Chase M Fensore, Rodrigo M Carrillo-Larco, Megha Shah, Joyce C. Ho

Published: 01 Aug 2025, Last Modified: 11 Sept 2025Machine Learning for Healthcare 2025EveryoneCC BY 4.0

Abstract: While large language models (LLMs) have shown impressive performance on medical benchmarks, there remains uncertainty about whether retrieval-augmented generation (RAG) meaningfully improves their ability to answer consumer health questions. In this study, we systematically evaluate vanilla LLMs against RAG-enhanced approaches using the NIDDK portion of the MedQuAD dataset. We compare four open-source LLMs in both vanilla and RAG configurations, assessing performance through automated metrics, LLM-based evaluation, and clinical validation. Surprisingly, we find that vanilla LLM approaches consistently outperform RAG variants across both quantitative metrics (BLEU, ROUGE, BERTScore) and qualitative assessments.

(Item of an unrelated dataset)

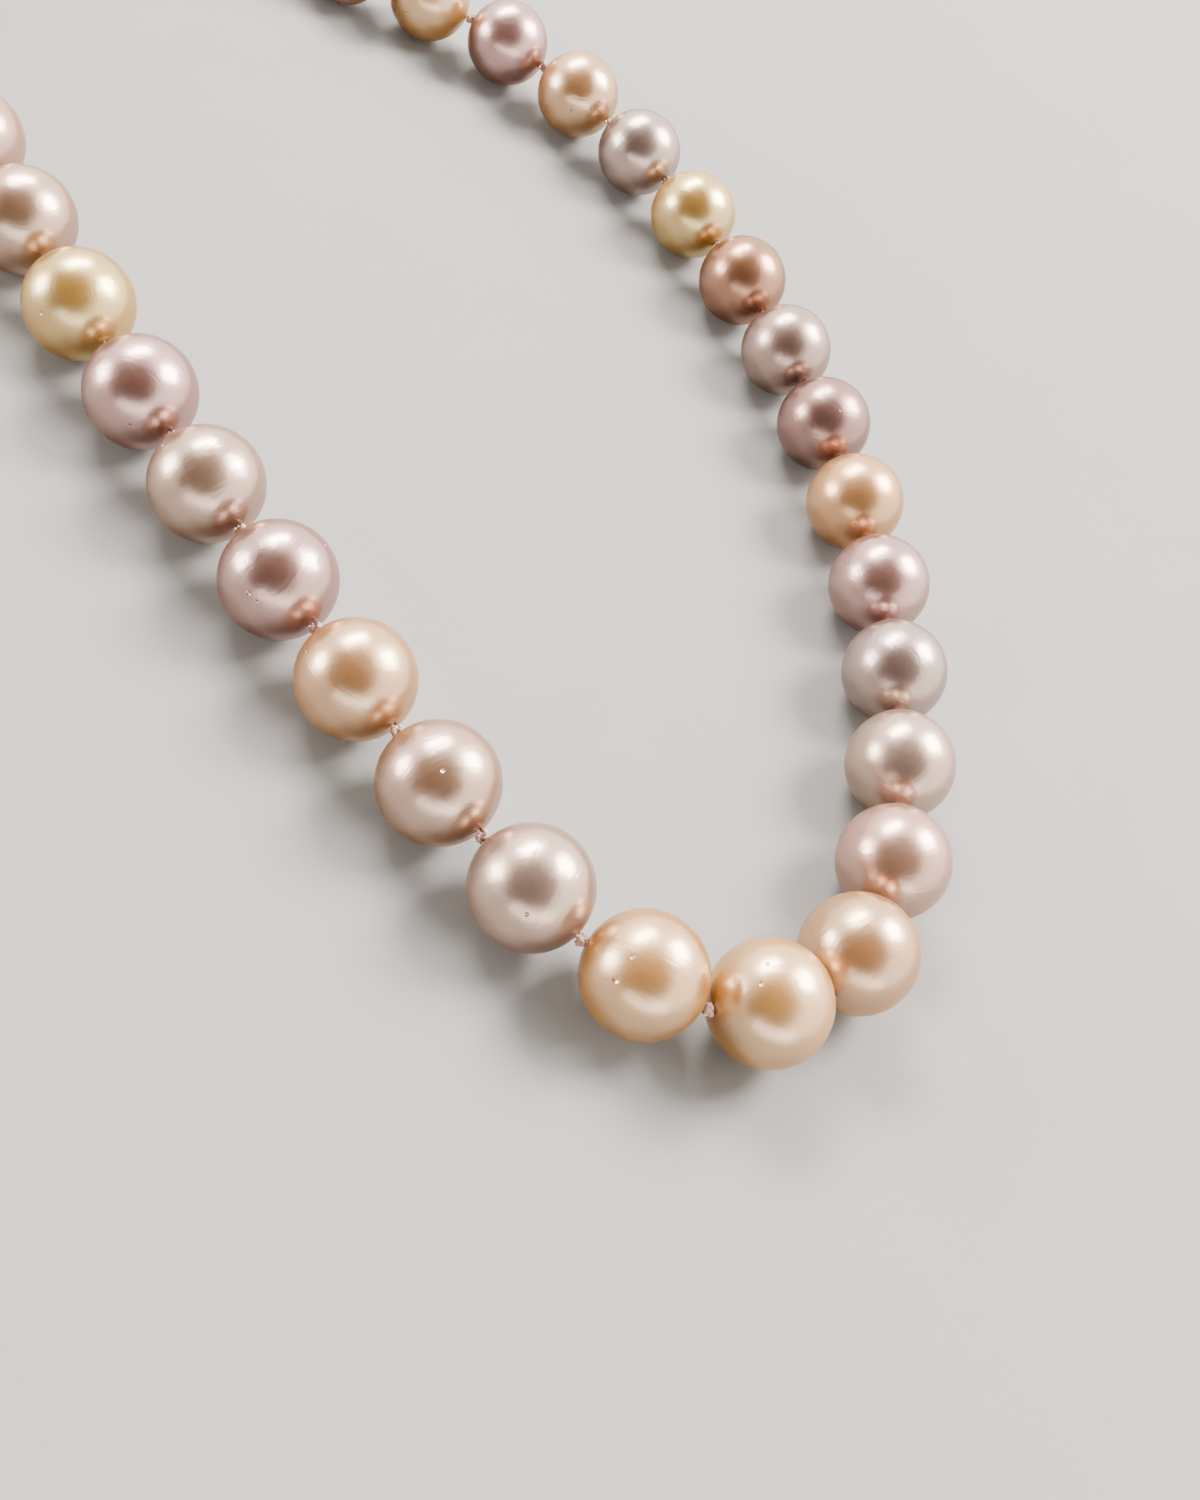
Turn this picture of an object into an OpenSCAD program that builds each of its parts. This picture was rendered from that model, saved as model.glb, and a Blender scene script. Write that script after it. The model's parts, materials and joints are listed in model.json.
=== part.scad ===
// A knotted strand of graduated pearls, laid out flat with its clasp unfastened.
// Origin: the middle of the strand's outline, on the surface that it lies on. +Y runs from the front pearl
// towards the clasp, +X is the wearer's left, and +Z points up from the surface.

/* [Pearls] */
// Diameter of the front pearl, the largest
front_d = 14.5; // [13:0.1:16]
// Step down in diameter from each pearl to the next
taper = 0.12; // [0.05:0.01:0.2]
// Diameter of the hole drilled through each pearl
drill_d = 1; // [0.8:0.05:1.1]

/* [Silk] */
// Space that a knot keeps between two pearls
knot_gap = 1.3; // [1.2:0.05:1.8]
// Diameter of a silk knot
knot_d = 1.5; // [1.3:0.05:1.6]
// Diameter of the doubled silk inside the pearls
silk_d = 0.6; // [0.4:0.05:0.7]

/* [Layout] */
// Angle of the front pearl's hole from the X axis
front_turn = -10; // [-20:1:0]
// Extra bend at the first knot right of the front pearl
right_front_bend = 33; // [20:1:34]
// Knots over which that extra bend fades
right_fade = 1.1; // [0.8:0.05:1.6]
// Bend at each knot along the right flank
right_flank_bend = 6; // [4:0.5:8]
// Extra bend at the first knot left of the front pearl
left_front_bend = 36; // [24:1:38]
// Knots over which that extra bend fades
left_fade = 1.35; // [0.9:0.05:1.5]
// Bend at each knot along the left flank
left_flank_bend = 1; // [0:0.5:4]
// Bend at each knot behind the neck
back_bend = 12; // [8:0.5:13]

/* [Loops and rings] */
// Outer diameter of the French wire on the end loops
wire_d = 0.84; // [0.7:0.02:0.9]
// Steepness of the left loop, from the last pearl down to the end ring
left_slope = 34; // [32:1:36]
// Diameter of the jump ring, to the middle of its wire
jump_d = 4; // [3.9:0.05:4.1]
// Wire diameter of the jump ring
jump_wire = 0.8; // [0.7:0.05:0.85]
// Diameter of the end ring, to the middle of its wire
end_d = 5.2; // [5:0.1:5.6]
// Wire diameter of the end ring
end_wire = 0.9; // [0.8:0.05:0.9]

/* [Clasp] */
// Thickness of the clasp's body
clasp_t = 3.4; // [3.2:0.1:3.6]
// Radius of the clasp's nose
nose_r = 3.8; // [3.6:0.1:4]
// Thickness of the clasp's eye
eye_t = 1.2; // [1:0.05:1.25]
// Width of the slot that the lever turns in
slot_w = 1.5; // [1.4:0.05:1.7]
// Thickness of the lever
lever_t = 1.3; // [1:0.05:1.35]
// Diameter of the rivet that the lever turns on
rivet_d = 1; // [0.8:0.05:1.1]

/* [Hidden] */
SIDE_PEARLS = 15;
LEFT = -1;
RIGHT = 1;
BACK_KNOT_RIGHT = 12;
BACK_KNOT_LEFT = 11;
ENDS = ["right", "left"];

function two(i) = i < 10 ? str("0", i) : str(i);
function side_of(name) = name == "left" ? LEFT : RIGHT;
function pearl_node(name, i) = str("pearl_", name, "_", two(i));

// The strand's route. A knot is where the silk bends, so each pearl's hole is straight between two knots.
function dir(a) = [cos(a), sin(a)];
function pearl_d(i) = front_d - taper * i;
function reach(i) = (pearl_d(i) + knot_gap) / 2;
function fading(bend, fade, k) = bend * exp(-pow((k - 1) / fade, 2));
function right_bend(k) = k < BACK_KNOT_RIGHT
    ? fading(right_front_bend, right_fade, k) + right_flank_bend
    : back_bend;
function left_bend(k) = k < BACK_KNOT_LEFT
    ? fading(left_front_bend, left_fade, k) + left_flank_bend
    : back_bend;
function bend(side, k) = side == RIGHT ? right_bend(k) : left_bend(k);
function heading(side, i) = i == 0
    ? front_turn + (side == RIGHT ? 0 : 180)
    : heading(side, i - 1) + side * bend(side, i);
function centre(side, i) = i == 0 ? [0, 0] : knot(side, i) + reach(i) * dir(heading(side, i));
function knot(side, k) = centre(side, k - 1) + reach(k - 1) * dir(heading(side, k - 1));

// The end loops: French wire bent round most of a circle, drawn along +X from the hole's mouth, in the XY plane
LOOP_START = 0.1;
LOOP_AT = 2.6;
LOOP_R = 1.8;
LOOP_SWEEP = 290;
CORE_D = 0.4;
BORE_D = 0.5;
LINK_CLEARANCE = 0.12;
last_r = pearl_d(SIDE_PEARLS) / 2;

// Where a ring's wire passes through its loop, measured along the loop
function link(wire) = LOOP_AT + LOOP_R - (wire_d + wire) / 2 - LINK_CLEARANCE;

// The right loop slopes until the jump ring meets the surface
right_slope = asin((last_r - (jump_d + jump_wire) / 2) / (link(jump_wire) + jump_d / 2));
function slope(side) = side == RIGHT ? right_slope : left_slope;

// The rings' middles, from the last pearl's middle along its hole, and above the surface
jump_x = last_r + (link(jump_wire) + jump_d / 2) * cos(right_slope);
jump_z = last_r - (link(jump_wire) + jump_d / 2) * sin(right_slope);
end_near_z = last_r - link(end_wire) * sin(left_slope);
end_tilt = asin((end_near_z - end_wire / 2) / end_d);
end_x = last_r + link(end_wire) * cos(left_slope) + end_d / 2 * cos(end_tilt);
end_z = (end_near_z + end_wire / 2) / 2;

// The outline's middle, which the origin is moved to. The end ring reaches further back than any pearl.
all_centres = [for (side = [LEFT, RIGHT]) for (i = [0:SIDE_PEARLS]) [each centre(side, i), pearl_d(i) / 2]];
low_x = min([for (c = all_centres) c.x - c.z]);
high_x = max([for (c = all_centres) c.x + c.z]);
low_y = min([for (c = all_centres) c.y - c.z]);
end_heading = heading(LEFT, SIDE_PEARLS);
end_y = centre(LEFT, SIDE_PEARLS).y + end_x * sin(end_heading);
end_reach = end_d / 2 * sqrt(1 - pow(sin(end_tilt) * sin(end_heading), 2)) + end_wire / 2;
high_y = max([end_y + end_reach, for (c = all_centres) c.y + c.z]);
middle = [low_x + high_x, low_y + high_y] / 2;

module at(side, i) {
    place = centre(side, i) - middle;
    translate([place.x, place.y, pearl_d(i) / 2]) rotate(heading(side, i)) children();
}

module rod(d, length) {
    rotate([0, 90, 0]) cylinder(d = d, h = length, $fn = 24);
}

// Pearls
CREAM = "#e9d2a6";
PEACH = "#e2bb96";
BEIGE = "#dac0ac";
ROSE = "#d3a99d";
SILVER = "#cab9b8";
MAUVE = "#b8999f";
RIGHT_TONES = [CREAM, PEACH, ROSE, SILVER, BEIGE, MAUVE, PEACH, MAUVE, BEIGE, ROSE, CREAM, SILVER, PEACH,
    MAUVE, CREAM, ROSE];
LEFT_TONES = [CREAM, CREAM, SILVER, BEIGE, PEACH, MAUVE, BEIGE, MAUVE, CREAM, PEACH, ROSE, SILVER, CREAM,
    ROSE, PEACH, BEIGE];
function tone(side, i) = side == RIGHT ? RIGHT_TONES[i] : LEFT_TONES[i];

module pearl(side, i) {
    color(tone(side, i)) at(side, i) rotate([0, 90, 0])
        rotate_extrude($fn = 96) intersection() {
            circle(d = pearl_d(i), $fn = 96);
            translate([drill_d / 2, -front_d]) square(2 * front_d);
        }
}

// End loops. The right one lies across the strand and the left one stands along it.
module at_loop(side) {
    at(side, SIDE_PEARLS) translate([last_r, 0, 0]) rotate([0, slope(side), 0])
        rotate([side == RIGHT ? 0 : 90, 0, 0]) children();
}

module loop_bend() {
    translate([LOOP_AT, 0, 0]) rotate(-LOOP_SWEEP / 2) rotate_extrude(angle = LOOP_SWEEP, $fn = 48)
        translate([LOOP_R, 0]) children();
}

module french_wire(side) {
    color("goldenrod") at_loop(side) loop_bend() difference() {
        circle(d = wire_d, $fn = 24);
        circle(d = BORE_D, $fn = 24);
    }
}

// Silk: one straight run through each pearl, a knot on each side of it, and the core of both end loops. The
// runs stop inside the knots, and small round joins cover the loop cores' ends.
RUN_STOP = 0.35;
JOIN_D = 0.46;
MOUTH_D = 0.76;

module silk_run(side, i) {
    start = RUN_STOP - reach(i);
    end = i == SIDE_PEARLS ? last_r + LOOP_START : reach(i) - RUN_STOP;
    at(side, i) translate([start, 0, 0]) rod(silk_d, end - start);
}

module silk_knot(side, k) {
    place = knot(side, k) - middle;
    translate([place.x, place.y, (pearl_d(k - 1) + pearl_d(k)) / 4])
        rotate(heading(side, k) + 90) sphere(d = knot_d, $fn = 32);
}

// The silk inside an end loop, and its two ends that meet in the mouth of the last pearl's hole
module loop_core() {
    loop_bend() circle(d = CORE_D, $fn = 24);
    arc_end = [LOOP_AT + LOOP_R * cos(LOOP_SWEEP / 2), LOOP_R * sin(LOOP_SWEEP / 2)];
    tail = arc_end - [LOOP_START, 0];
    for (end = [-1, 1]) {
        translate([LOOP_START, 0, 0]) rotate(end * atan2(tail.y, tail.x)) rod(CORE_D, norm(tail));
        translate([arc_end.x, end * arc_end.y, 0]) sphere(d = JOIN_D, $fn = 24);
    }
    translate([LOOP_START, 0, 0]) sphere(d = MOUTH_D, $fn = 24);
}

module silk() {
    color("#d9b9a0") {
        silk_run(RIGHT, 0);
        for (side = [LEFT, RIGHT]) {
            for (i = [1:SIDE_PEARLS]) {
                silk_run(side, i);
                silk_knot(side, i);
            }
            at_loop(side) loop_core();
        }
    }
}

// Rings
module ring(d, wire) {
    rotate_extrude($fn = 64) translate([d / 2, 0]) circle(d = wire, $fn = 24);
}

module jump_ring() {
    color("gold") at(RIGHT, SIDE_PEARLS) translate([jump_x, 0, jump_z - last_r])
        rotate([90, 0, 0]) ring(jump_d, jump_wire);
}

module end_ring() {
    color("gold") at(LEFT, SIDE_PEARLS) translate([end_x, 0, end_z - last_r])
        rotate([0, end_tilt, 0]) ring(end_d, end_wire);
}

// Clasp, drawn from the middle of its eye along +X, with its thickness along Z
EYE_R = 1.9;
EYE_BORE = 1.05;
HEEL = [4.3, 0];
HEEL_R = 2.3;
NOSE = [8.2, 0];
PIVOT = [3.9, -0.9];
LEVER_KNEE = [6.5, -2.5];
LEVER_TIP = [9.45, -2];
LEVER_ROOT_R = 1;
RUNNING = 0.05;
eye_x = jump_x + sqrt(pow(jump_d / 2, 2) - pow(jump_z - clasp_t / 2, 2));

module at_clasp() {
    at(RIGHT, SIDE_PEARLS) translate([eye_x, 0, clasp_t / 2 - last_r]) children();
}

module disc(place, r) {
    translate(place) circle(r = r, $fn = 48);
}

module slab(t) {
    translate([0, 0, -t / 2]) linear_extrude(t) children();
}

module clasp_outline() {
    difference() {
        hull() {
            disc(HEEL, HEEL_R);
            disc(NOSE, nose_r);
        }
        hull() {
            disc([6.4, 0.5], 1.15);
            disc([8.8, 0.35], 2.1);
        }
        polygon([[5, -5], [5, 0.2], [8, 0.2], [10.05, -0.6], [10.3, -5]]);
    }
}

module clasp_body() {
    color("gold") at_clasp() difference() {
        union() {
            slab(clasp_t) clasp_outline();
            slab(eye_t) hull() {
                disc([0, 0], EYE_R);
                disc([3, 0], EYE_R);
            }
        }
        slab(2 * clasp_t) disc([0, 0], EYE_BORE);
        slab(slot_w) translate([2.6, -4]) square([2.5, 4.6]);
        slab(2 * clasp_t) disc(PIVOT, rivet_d / 2);
    }
}

module clasp_lever() {
    color("goldenrod") at_clasp() slab(lever_t) difference() {
        union() {
            hull() {
                disc(PIVOT, LEVER_ROOT_R);
                disc(LEVER_KNEE, 0.6);
            }
            hull() {
                disc(LEVER_KNEE, 0.6);
                disc(LEVER_TIP, 0.5);
            }
            hull() {
                disc([5.7, -2.3], 0.55);
                disc([5.5, -3.5], 0.5);
            }
        }
        disc(PIVOT, rivet_d / 2 + RUNNING);
    }
}

module clasp_rivet() {
    color("gold") at_clasp() translate([PIVOT.x, PIVOT.y, -clasp_t / 2]) cylinder(d = rivet_d, h = clasp_t, $fn = 32);
}

// A leaf bent round the lever's root, from the slot's end wall to the lever's back
SPRING_R = 1.2;
SPRING_T = 0.15;

module clasp_spring() {
    color("silver") at_clasp() translate([PIVOT.x, PIVOT.y, -lever_t / 2])
        rotate(20) rotate_extrude(angle = 150, $fn = 64) translate([SPRING_R, 0]) square([SPRING_T, lever_t]);
}

pearl(RIGHT, 0);  // pearl_front
for (name = ENDS) for (i = [1:SIDE_PEARLS])
    pearl(side_of(name), i);
silk();
french_wire(RIGHT);  // french_wire_right
french_wire(LEFT);  // french_wire_left
jump_ring();
end_ring();
clasp_body();
clasp_lever();
clasp_rivet();
clasp_spring();
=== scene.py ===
"""A knotted strand of graduated pearls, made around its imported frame."""

import json
import math

import bmesh
import bpy
import numpy as np
from mathutils import Matrix, Vector

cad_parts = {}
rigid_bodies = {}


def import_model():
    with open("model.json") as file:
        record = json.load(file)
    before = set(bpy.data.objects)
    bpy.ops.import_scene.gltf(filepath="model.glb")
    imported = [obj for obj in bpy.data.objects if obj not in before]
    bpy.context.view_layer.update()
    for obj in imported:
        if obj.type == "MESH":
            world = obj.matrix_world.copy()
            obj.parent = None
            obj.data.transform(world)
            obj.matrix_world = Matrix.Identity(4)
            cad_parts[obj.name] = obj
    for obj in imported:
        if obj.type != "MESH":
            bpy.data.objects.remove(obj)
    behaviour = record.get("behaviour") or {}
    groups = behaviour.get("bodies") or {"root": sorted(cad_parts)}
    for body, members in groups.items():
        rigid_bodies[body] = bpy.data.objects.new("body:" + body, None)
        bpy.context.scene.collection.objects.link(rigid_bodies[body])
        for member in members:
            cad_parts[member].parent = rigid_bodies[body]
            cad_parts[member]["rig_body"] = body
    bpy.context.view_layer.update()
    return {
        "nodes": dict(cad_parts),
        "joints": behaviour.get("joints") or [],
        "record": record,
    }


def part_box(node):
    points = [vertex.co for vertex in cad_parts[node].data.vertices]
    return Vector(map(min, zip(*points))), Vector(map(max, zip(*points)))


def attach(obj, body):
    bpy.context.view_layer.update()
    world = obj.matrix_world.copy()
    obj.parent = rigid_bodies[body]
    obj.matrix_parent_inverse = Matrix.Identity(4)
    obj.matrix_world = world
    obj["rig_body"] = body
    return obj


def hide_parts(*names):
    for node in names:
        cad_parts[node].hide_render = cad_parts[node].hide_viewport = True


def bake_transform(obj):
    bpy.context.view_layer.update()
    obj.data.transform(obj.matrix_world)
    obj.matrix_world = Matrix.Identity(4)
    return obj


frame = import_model()

MM = 0.001
JOINTS = {j["name"]: j for j in frame["joints"]}
SLOTS = {part["node"]: part["material_slot"] for part in frame["record"]["subparts"]}
SIDES = ("right", "left")
SIDE_PEARLS = 15
UP = Vector((0, 0, 1))
TURN = 2 * math.pi


# ---------------------------------------------------------------- camera and light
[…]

The relatively low retrieval performance (Precision@ 5= 0.15) highlights fundamental challenges in implementing effective RAG systems for medical question-answering, even with carefully curated questions. While RAG showed competitive performance in specific areas like scientific consensus and harm reduction, our findings suggest that successful implementation of RAG for consumer health questionanswering requires more sophisticated approaches than simple retrieval and prompt engineering. These results contribute to the ongoing discussion about the role of retrieval augmentation in medical AI systems and highlight the need for medical-specific RAG infrastructure to enhance medical question-answering systems.